In the end, two of her sons died as serving officers during the war.

An engraving of Flora MacDonald
A later engraving of Flora Macdonald by Mr Page from a painting by Hudson. Photo by Design Pics Inc/Shutterstock

Flora and Allan returned to Skye, and Flora set about writing a ‘memorial’ to the future George IV to remind him of their loyalty and what a high price they have paid for it.
She was successful in this endeavour, rewarded with a pension of £50 a year.

It was Flora who did the hard work finding the patronage so essential to keeping her family afloat.

Allan didn’t seem up to the job, and it was notable, Flora Fraser says, that when their youngest son Johnny became a success abroad, he sent an annuity of £100 to his mother, not to his father.

But Allan was affectionate, and the pair had a very long marriage.

Flora Fraser’s new book. Photo by Sandy McCook

Flora added: “The truth is she had a very strong Presbyterian faith, and that kept her going. Her maternal grandfather was a Presbyterian minister, rather a nice one it seems.”

In the meticulous and deep-delving research for the hugely readable Pretty Yong Rebel (Bloomsbury Publishing 2022), Flora says she has built a picture of Flora Macdonald as sure of herself, uncowed by Royalty, and egalitarian, a gracious, charming yet artful and grounded product of her island roots.

The Duke of Cumberland, youngest son of George II and Caroline of Ansbach. photo by Design Pics Inc/Shutterstock

Flora has also revised her opinion of the butchering Duke of Cumberland over the years.
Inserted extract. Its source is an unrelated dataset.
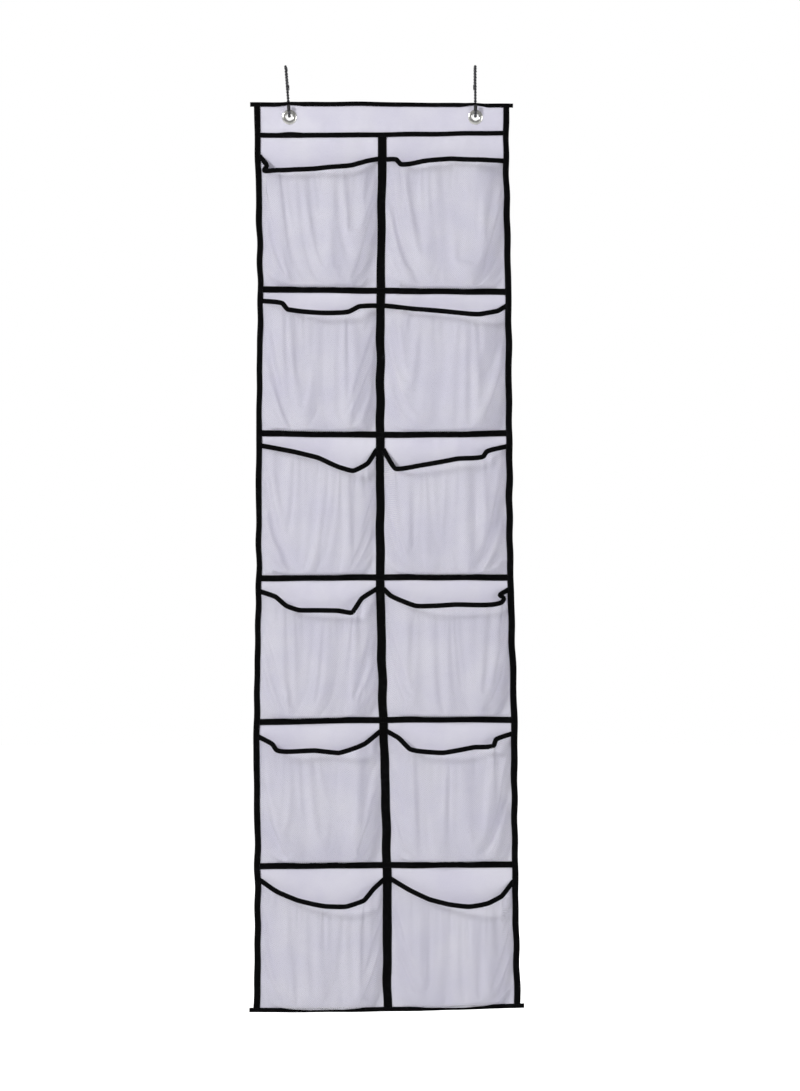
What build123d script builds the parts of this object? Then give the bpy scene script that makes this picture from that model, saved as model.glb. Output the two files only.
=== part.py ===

She said: “I feel sorry for him nowadays because it was too much for this young man to deal with.

“He was a young officer in charge of the prince’s manhunt, when everybody was aiding and abetting the prince to try and get him back safe to France, in the hope that he would launch another uprising which never of course occurred.

“They are no match for the guile they encountered and Flora was chief among the most guileful.”